Discussing the rise of the “eco-kosher” movement and “sustainable Shabbats,” Mary MacVean and Duke Helfand wrote in The LA Times:

For many Jews, the question was once whether to follow the Torah’s dietary laws. The book of Leviticus, for example, requires that meat come from animals that chew their cud and have split hooves in order to be considered kosher. But for “eco-kosher” Jews, those laws have come to represent only part of the equation – particularly as they relate to the consumption of meat.

Kosher meat has long enjoyed a reputation – among Jews and non-Jews alike – for high quality and an expectation that it is produced in an ethical manner.

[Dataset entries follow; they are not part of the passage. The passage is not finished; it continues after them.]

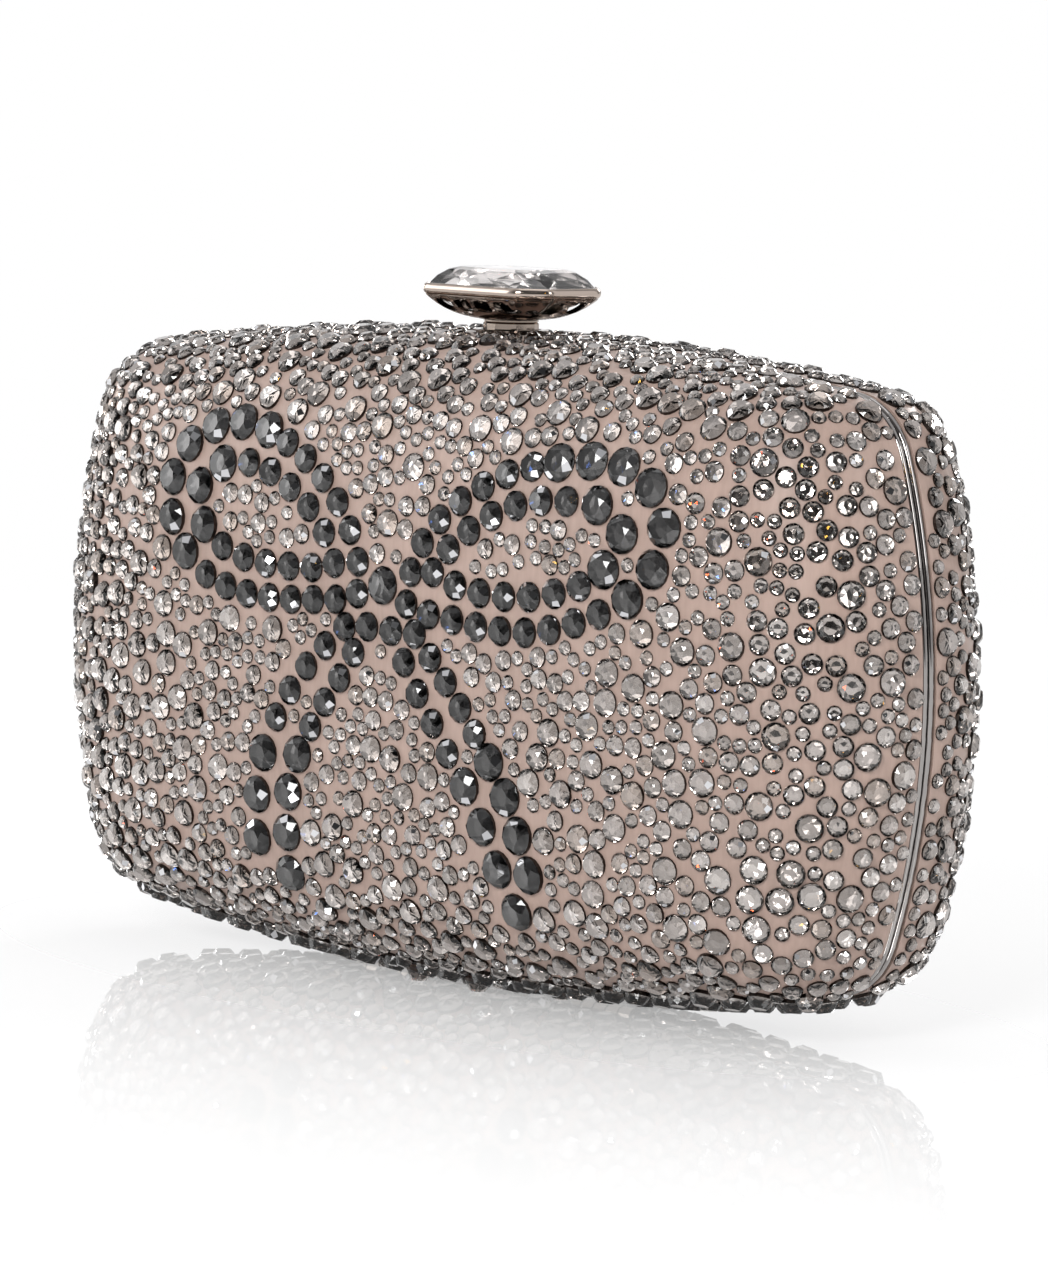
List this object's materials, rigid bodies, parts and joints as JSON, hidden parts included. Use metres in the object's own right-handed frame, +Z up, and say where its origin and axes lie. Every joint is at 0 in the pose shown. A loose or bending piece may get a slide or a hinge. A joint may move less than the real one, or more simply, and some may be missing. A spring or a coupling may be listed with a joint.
{
  "type": "box clutch",
  "caption": "Pillow-shaped hard clutch covered in flat-backed crystals, two bottom-hinged halves with metal rims and a press-down crystal clasp on top.",
  "frame": {"origin": "on the floor under the middle of the closed clutch", "axes": "+X along the width, -Y towards the front with the bow, +Z up, halves meeting in the plane y = 0"},
  "size_m": [0.165, 0.0513, 0.1011],
  "materials": {
    "rose_satin": "pale rose satin glued over the shell",
    "lining_satin": "matte satin lining",
    "moulded_shell": "moulded",
    "dark_nickel": "polished dark nickel plate",
    "spring_steel": "plain steel",
    "smoke_crystal": "foil-backed smoky crystal",
    "dark_crystal": "foil-backed near-black crystal",
    "clear_crystal": "polished facets"
  },
  "bodies": {
    "back_half": {"back_cover": "rose_satin", "back_shell": "moulded_shell", "back_lining": "lining_satin", "back_rim": "dark_nickel", "back_base_crystal_1": "smoke_crystal", "back_base_crystal_2": "smoke_crystal", "back_base_crystal_3": "smoke_crystal", "back_base_crystal_4": "smoke_crystal", "back_base_crystal_5": "smoke_crystal", "back_base_crystal_6": "smoke_crystal", "left_hinge_back_leaf": "dark_nickel", "left_hinge_back_rivet_outer": "dark_nickel", "left_hinge_back_rivet_inner": "dark_nickel", "left_hinge_pin": "dark_nickel", "left_latch_screw": "dark_nickel", "right_hinge_back_leaf": "dark_nickel", "right_hinge_back_rivet_outer": "dark_nickel", "right_hinge_back_rivet_inner": "dark_nickel", "right_hinge_pin": "dark_nickel", "right_latch_screw": "dark_nickel", "clasp_collar": "dark_nickel", "latch_bracket": "spring_steel", "latch_spring": "spring_steel"},
    "front_half": {"front_cover": "rose_satin", "front_shell": "moulded_shell", "front_lining": "lining_satin", "front_rim": "dark_nickel", "front_base_crystal_1": "smoke_crystal", "front_base_crystal_2": "smoke_crystal", "front_base_crystal_3": "smoke_crystal", "front_base_crystal_4": "smoke_crystal", "front_base_crystal_5": "smoke_crystal", "front_base_crystal_6": "smoke_crystal", "left_hinge_front_leaf": "dark_nickel", "left_hinge_front_rivet_outer": "dark_nickel", "left_hinge_front_rivet_inner": "dark_nickel", "left_catch_rivet": "dark_nickel", "right_hinge_front_leaf": "dark_nickel", "right_hinge_front_rivet_outer": "dark_nickel", "right_hinge_front_rivet_inner": "dark_nickel", "right_catch_rivet": "dark_nickel", "catch_plate": "spring_steel"},
    "clasp": {"clasp_crystal": "clear_crystal", "clasp_bezel": "dark_nickel", "clasp_stem": "dark_nickel", "latch_slide": "spring_steel", "latch_clip": "spring_steel"}
  },
  "joints": [
    {"name": "bag_hinge", "type": "hinge", "parent": "back_half", "child": "front_half", "pos_m": [0, 0, 0.0017], "axis": [1, 0, 0], "range_deg": [0, 95]},
    {"name": "clasp_press", "type": "slide", "parent": "back_half", "child": "clasp", "axis": [0, 0, -1], "range_m": [0, 0.0012], "stiffness_N_per_m": 1500, "springref_m": -0.0015, "deforming": ["latch_spring"]}
  ]
}
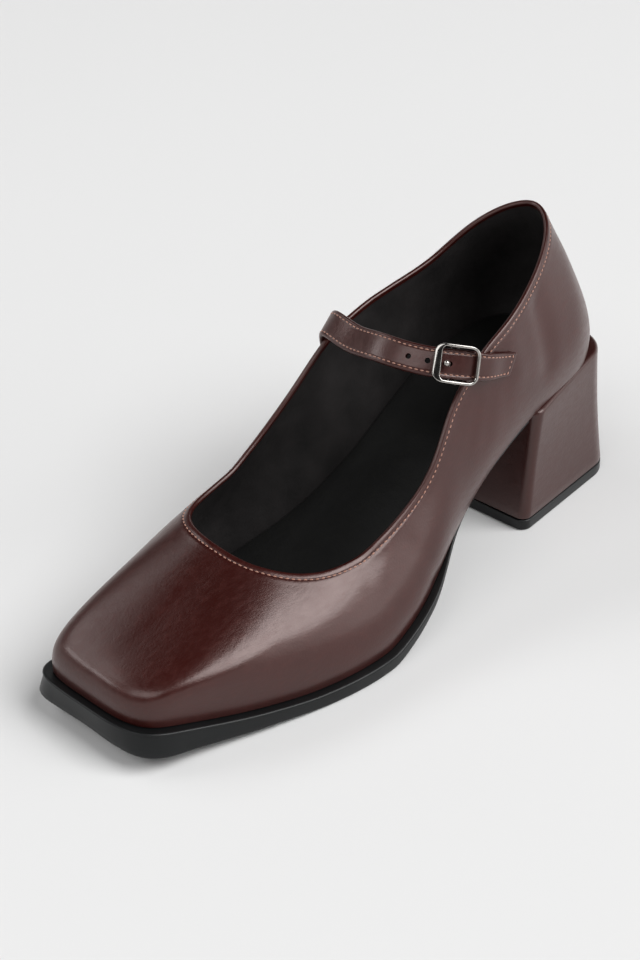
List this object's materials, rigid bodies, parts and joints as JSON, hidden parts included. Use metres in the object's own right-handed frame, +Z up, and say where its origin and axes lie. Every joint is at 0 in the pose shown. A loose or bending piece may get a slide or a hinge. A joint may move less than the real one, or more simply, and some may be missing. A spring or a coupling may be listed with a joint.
{
  "type": "mary jane shoe",
  "caption": "Left mary jane shoe with a square toe, wide open throat, buckled instep strap and covered block heel.",
  "frame": {"origin": "on the floor, below the middle of the shoe's length and width", "axes": "+Z up, -Y towards the toe, +X towards the outer side"},
  "size_m": [0.0888, 0.248, 0.1117],
  "materials": {
    "burgundy_leather": "polished",
    "black_rubber": "satin",
    "black_lining": "matt",
    "nickel": "polished"
  },
  "bodies": {
    "root": {"upper": "burgundy_leather", "outsole": "black_rubber", "insole": "black_lining", "heel_block": "burgundy_leather", "heel_lift": "black_rubber", "strap": "burgundy_leather", "buckle_frame": "nickel", "buckle_prong": "nickel", "buckle_tab": "black_lining"}
  },
  "joints": []
}
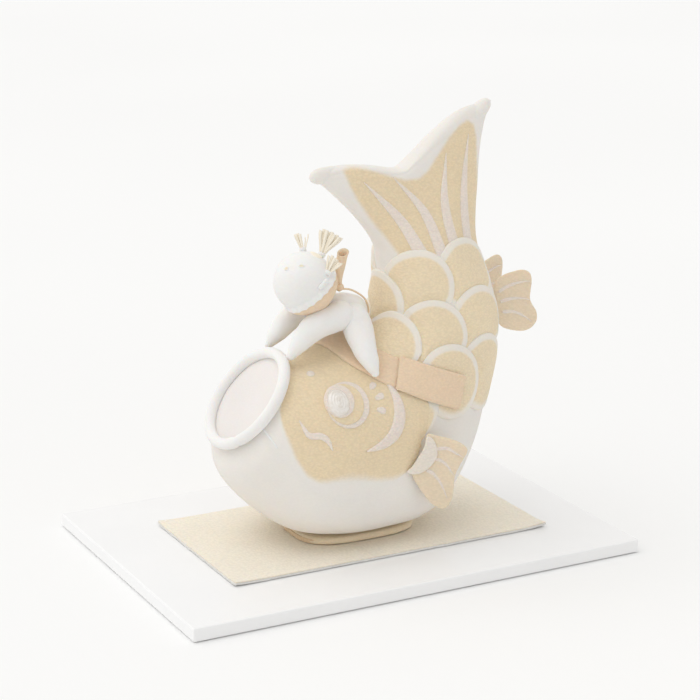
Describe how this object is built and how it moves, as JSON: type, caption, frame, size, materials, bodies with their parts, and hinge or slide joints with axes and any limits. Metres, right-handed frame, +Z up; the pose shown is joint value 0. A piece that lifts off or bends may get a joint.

But that status was badly shaken last year by allegations that the country’s largest kosher slaughterhouse, in Iowa, abused workers, animals and the environment.

In horrified reaction, a group of Conservative rabbis designed an additional food certification known as Magen Tzedek, or shield of righteousness, that sets standards for protecting workers and the environment. The Conservative leaders expect to announce by the Jewish new year in September a first round of companies adding the voluntary seal to their products.


MacVean and Helfand noted that “the marriage of sustainability and religion reaches beyond the Jewish world”:

The Presbyterian Church (USA), for example, has designed a curriculum for high school students and young adults titled “Just Eating? Practicing Our Faith at the Table.”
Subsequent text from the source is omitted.